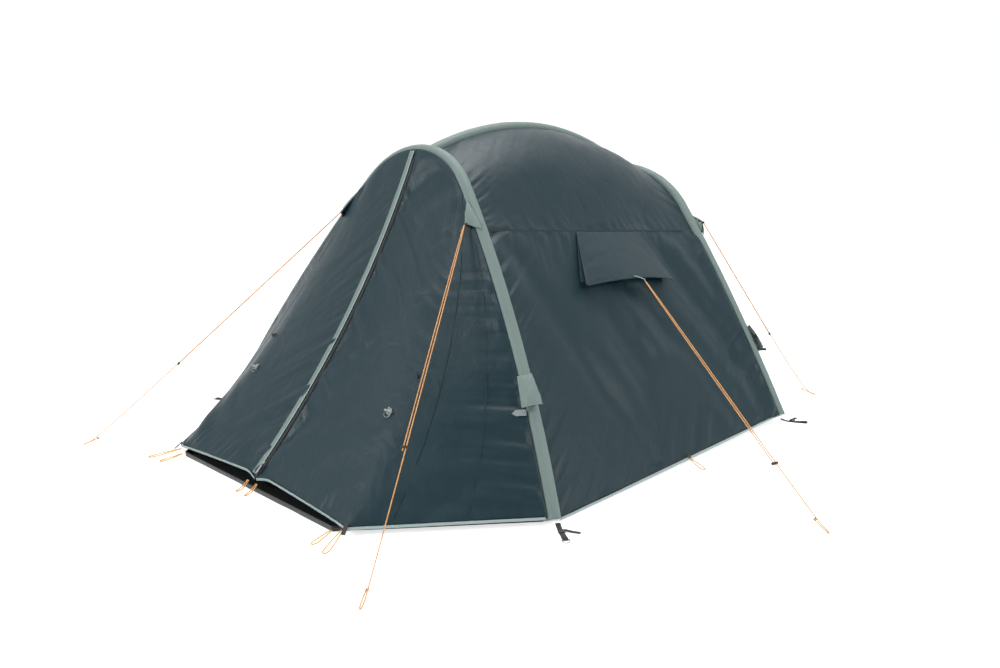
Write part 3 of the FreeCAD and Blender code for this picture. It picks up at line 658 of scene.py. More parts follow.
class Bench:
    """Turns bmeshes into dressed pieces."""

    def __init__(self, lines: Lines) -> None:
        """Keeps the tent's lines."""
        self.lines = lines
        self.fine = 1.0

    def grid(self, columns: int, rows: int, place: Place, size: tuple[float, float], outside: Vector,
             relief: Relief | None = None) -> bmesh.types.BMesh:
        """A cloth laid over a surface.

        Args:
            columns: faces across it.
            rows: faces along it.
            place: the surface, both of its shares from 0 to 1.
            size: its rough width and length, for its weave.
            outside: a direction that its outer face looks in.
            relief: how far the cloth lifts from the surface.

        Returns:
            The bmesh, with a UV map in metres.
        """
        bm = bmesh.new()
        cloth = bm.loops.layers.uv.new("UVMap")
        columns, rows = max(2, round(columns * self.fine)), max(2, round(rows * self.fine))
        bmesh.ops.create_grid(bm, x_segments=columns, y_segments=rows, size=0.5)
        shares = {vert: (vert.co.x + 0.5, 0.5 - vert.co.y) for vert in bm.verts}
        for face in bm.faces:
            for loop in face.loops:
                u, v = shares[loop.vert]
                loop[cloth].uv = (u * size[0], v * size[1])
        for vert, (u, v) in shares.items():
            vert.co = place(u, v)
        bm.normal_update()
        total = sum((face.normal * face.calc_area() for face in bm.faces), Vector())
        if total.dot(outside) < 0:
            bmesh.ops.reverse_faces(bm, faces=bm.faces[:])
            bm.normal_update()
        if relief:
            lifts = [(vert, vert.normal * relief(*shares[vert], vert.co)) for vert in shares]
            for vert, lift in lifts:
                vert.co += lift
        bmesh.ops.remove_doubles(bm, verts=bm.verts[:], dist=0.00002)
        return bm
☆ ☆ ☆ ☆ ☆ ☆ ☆
Prompt »
Write out, unaltered, the lines from the opening of the listing through the line that includes "relief: how far".

Output of the task »
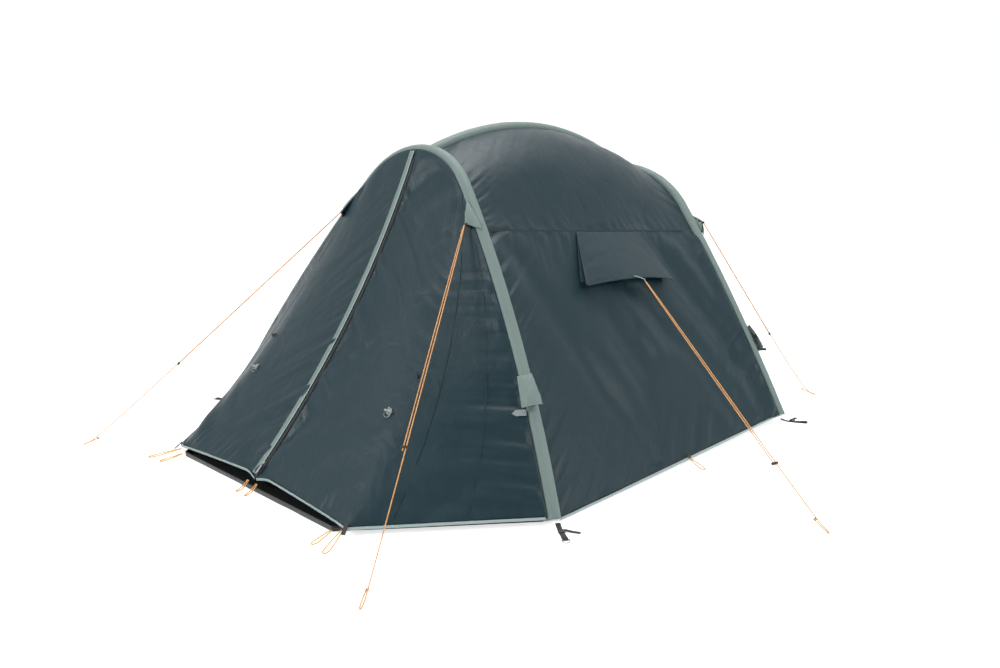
Write part 3 of the FreeCAD and Blender code for this picture. It picks up at line 658 of scene.py. More parts follow.
class Bench:
    """Turns bmeshes into dressed pieces."""

    def __init__(self, lines: Lines) -> None:
        """Keeps the tent's lines."""
        self.lines = lines
        self.fine = 1.0

    def grid(self, columns: int, rows: int, place: Place, size: tuple[float, float], outside: Vector,
             relief: Relief | None = None) -> bmesh.types.BMesh:
        """A cloth laid over a surface.

        Args:
            columns: faces across it.
            rows: faces along it.
            place: the surface, both of its shares from 0 to 1.
            size: its rough width and length, for its weave.
            outside: a direction that its outer face looks in.
            relief: how far the cloth lifts from the surface.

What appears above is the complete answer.